● What you are asked to do
Pull out every line with the word "Write" from the entries below.

● The records
>> Start
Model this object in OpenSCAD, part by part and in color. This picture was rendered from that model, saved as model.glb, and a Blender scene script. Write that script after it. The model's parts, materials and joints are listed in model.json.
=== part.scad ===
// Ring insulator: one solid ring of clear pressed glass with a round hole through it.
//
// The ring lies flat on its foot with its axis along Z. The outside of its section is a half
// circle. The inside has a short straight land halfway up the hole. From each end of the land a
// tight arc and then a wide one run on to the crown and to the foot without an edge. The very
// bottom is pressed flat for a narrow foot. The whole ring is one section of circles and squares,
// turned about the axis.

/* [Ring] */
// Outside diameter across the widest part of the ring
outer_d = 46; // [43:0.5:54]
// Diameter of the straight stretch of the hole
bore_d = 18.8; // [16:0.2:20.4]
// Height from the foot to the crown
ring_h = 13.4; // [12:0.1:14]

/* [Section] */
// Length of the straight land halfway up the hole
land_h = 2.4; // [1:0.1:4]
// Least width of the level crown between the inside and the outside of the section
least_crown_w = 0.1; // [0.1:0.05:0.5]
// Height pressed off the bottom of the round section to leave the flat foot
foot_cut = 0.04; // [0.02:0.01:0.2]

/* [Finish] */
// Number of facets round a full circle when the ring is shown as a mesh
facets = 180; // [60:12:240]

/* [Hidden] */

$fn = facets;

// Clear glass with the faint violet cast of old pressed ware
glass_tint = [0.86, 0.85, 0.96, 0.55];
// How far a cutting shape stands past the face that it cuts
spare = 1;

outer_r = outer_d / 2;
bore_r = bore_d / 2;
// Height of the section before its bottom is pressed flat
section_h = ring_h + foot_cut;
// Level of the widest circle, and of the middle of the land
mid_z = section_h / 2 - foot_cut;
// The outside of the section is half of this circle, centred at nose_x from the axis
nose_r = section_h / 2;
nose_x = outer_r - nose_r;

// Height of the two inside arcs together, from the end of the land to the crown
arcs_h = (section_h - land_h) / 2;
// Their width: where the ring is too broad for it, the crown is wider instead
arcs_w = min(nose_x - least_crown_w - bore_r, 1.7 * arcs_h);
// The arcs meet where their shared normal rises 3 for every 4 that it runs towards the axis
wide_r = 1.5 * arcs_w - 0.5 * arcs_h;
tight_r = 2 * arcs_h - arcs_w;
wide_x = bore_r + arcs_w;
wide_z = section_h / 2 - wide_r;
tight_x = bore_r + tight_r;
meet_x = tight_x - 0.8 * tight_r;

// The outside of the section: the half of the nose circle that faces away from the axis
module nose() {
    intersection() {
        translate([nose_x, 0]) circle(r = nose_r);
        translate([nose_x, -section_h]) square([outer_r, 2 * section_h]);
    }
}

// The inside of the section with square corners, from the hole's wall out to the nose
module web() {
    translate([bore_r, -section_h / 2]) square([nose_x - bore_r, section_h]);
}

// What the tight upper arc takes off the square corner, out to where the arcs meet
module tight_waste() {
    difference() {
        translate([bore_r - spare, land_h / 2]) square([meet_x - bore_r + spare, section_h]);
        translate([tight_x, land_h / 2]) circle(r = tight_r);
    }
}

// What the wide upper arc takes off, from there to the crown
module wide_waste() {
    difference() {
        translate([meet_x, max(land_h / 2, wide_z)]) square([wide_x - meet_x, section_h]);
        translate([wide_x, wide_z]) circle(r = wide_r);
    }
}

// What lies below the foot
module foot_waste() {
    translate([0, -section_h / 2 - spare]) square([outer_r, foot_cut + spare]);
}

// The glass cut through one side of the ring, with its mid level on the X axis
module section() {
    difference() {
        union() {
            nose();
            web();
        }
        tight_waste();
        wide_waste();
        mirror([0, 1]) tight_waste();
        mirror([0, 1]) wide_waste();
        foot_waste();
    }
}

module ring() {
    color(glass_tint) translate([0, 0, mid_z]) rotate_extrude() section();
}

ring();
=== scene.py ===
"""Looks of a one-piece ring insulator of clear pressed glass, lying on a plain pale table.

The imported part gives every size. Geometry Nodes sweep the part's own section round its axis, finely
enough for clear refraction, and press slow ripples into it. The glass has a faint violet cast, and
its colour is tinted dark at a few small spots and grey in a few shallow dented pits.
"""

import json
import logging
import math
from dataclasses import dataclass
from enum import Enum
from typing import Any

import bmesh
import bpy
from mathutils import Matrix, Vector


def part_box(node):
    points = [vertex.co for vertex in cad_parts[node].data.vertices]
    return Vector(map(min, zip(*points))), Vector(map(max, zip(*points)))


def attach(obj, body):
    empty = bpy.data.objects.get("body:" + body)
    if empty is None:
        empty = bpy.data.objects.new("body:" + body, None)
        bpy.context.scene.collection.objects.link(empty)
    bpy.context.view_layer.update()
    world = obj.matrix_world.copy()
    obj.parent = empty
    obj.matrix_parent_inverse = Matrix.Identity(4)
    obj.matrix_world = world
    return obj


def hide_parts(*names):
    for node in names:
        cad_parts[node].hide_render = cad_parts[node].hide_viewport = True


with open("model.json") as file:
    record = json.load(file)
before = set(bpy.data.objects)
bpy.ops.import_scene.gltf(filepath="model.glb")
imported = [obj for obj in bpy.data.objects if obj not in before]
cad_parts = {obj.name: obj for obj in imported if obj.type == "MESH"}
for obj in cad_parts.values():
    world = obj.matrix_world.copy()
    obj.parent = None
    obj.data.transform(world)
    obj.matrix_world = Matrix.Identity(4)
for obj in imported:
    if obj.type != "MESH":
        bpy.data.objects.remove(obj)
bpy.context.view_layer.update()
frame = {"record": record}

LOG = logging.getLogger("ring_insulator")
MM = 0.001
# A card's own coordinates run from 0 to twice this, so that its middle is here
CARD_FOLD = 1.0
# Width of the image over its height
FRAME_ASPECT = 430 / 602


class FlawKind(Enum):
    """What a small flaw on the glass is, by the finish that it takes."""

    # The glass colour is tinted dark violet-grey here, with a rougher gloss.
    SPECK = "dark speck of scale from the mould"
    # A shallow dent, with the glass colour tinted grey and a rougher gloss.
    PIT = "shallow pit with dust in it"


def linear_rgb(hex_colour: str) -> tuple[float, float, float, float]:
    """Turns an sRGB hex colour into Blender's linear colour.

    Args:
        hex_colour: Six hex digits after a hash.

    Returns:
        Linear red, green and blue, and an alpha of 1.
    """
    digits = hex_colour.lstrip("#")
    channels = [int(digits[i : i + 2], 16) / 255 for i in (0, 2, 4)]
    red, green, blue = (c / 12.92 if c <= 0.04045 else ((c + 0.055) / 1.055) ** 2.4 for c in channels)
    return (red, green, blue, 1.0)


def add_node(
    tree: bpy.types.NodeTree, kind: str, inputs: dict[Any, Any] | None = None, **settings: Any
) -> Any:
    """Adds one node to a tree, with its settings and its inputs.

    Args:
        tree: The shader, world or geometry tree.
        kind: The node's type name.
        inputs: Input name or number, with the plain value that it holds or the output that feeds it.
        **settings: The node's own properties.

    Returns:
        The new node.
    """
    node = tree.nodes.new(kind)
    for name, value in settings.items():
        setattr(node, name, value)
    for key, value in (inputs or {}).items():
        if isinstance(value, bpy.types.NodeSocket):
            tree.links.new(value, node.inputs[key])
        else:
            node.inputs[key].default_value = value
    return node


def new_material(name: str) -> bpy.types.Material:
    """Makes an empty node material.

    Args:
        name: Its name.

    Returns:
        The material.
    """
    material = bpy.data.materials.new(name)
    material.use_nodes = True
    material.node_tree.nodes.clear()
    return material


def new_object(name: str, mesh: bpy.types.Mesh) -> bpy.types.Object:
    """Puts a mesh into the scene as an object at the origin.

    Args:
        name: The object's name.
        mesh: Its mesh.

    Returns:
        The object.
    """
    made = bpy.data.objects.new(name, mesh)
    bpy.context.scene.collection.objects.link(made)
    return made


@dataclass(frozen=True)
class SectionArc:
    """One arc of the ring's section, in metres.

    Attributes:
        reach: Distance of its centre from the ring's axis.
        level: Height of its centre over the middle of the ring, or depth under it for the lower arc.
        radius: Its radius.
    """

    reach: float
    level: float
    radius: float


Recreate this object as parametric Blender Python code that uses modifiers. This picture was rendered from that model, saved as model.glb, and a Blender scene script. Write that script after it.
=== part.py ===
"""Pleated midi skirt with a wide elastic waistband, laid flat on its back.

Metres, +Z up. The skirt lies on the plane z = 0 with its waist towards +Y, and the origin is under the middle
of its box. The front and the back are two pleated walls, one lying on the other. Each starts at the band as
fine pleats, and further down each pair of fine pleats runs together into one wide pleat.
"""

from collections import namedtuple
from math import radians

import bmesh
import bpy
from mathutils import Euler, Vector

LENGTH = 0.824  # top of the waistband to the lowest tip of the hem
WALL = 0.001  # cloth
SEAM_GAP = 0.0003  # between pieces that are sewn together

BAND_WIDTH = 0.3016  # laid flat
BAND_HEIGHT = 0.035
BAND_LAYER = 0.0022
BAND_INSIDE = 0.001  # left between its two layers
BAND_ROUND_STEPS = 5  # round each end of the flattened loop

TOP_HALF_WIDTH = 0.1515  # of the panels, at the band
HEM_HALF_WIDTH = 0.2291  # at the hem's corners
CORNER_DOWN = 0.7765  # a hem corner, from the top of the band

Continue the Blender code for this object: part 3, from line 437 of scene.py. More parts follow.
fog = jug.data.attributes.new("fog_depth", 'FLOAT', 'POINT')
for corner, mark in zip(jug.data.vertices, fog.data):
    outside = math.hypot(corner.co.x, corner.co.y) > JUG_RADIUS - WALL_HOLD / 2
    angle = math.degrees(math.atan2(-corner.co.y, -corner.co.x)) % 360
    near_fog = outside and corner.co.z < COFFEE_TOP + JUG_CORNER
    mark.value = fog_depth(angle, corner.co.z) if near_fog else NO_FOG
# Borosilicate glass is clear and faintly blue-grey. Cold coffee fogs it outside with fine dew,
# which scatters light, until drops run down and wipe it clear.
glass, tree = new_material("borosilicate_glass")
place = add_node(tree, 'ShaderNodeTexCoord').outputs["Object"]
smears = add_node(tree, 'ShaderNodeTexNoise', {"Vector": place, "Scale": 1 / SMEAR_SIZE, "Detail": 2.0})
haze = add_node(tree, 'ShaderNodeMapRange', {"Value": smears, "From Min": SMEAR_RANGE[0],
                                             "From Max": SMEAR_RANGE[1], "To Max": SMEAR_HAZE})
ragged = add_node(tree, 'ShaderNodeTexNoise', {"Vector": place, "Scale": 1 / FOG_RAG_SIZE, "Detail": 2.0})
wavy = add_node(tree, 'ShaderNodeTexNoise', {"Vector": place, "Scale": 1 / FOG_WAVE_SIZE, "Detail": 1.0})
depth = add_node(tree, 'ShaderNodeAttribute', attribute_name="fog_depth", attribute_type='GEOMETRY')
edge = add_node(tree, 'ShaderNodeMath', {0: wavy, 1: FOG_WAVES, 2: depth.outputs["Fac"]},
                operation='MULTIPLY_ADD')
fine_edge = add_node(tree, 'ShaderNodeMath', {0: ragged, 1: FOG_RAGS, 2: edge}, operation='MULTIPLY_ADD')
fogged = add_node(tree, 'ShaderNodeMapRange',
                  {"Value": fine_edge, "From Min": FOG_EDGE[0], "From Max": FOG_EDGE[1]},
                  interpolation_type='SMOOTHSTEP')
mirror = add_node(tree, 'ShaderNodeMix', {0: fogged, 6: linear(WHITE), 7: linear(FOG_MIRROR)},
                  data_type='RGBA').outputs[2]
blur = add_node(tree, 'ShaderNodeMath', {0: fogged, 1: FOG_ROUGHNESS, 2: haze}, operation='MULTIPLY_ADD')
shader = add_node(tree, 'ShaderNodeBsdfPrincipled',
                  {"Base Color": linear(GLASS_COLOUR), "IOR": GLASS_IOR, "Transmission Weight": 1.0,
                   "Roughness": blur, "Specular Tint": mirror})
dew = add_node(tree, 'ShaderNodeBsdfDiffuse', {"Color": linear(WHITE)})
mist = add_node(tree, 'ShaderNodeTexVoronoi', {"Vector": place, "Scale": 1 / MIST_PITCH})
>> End
● The output
Model this object in OpenSCAD, part by part and in color. This picture was rendered from that model, saved as model.glb, and a Blender scene script. Write that script after it. The model's parts, materials and joints are listed in model.json.
Recreate this object as parametric Blender Python code that uses modifiers. This picture was rendered from that model, saved as model.glb, and a Blender scene script. Write that script after it.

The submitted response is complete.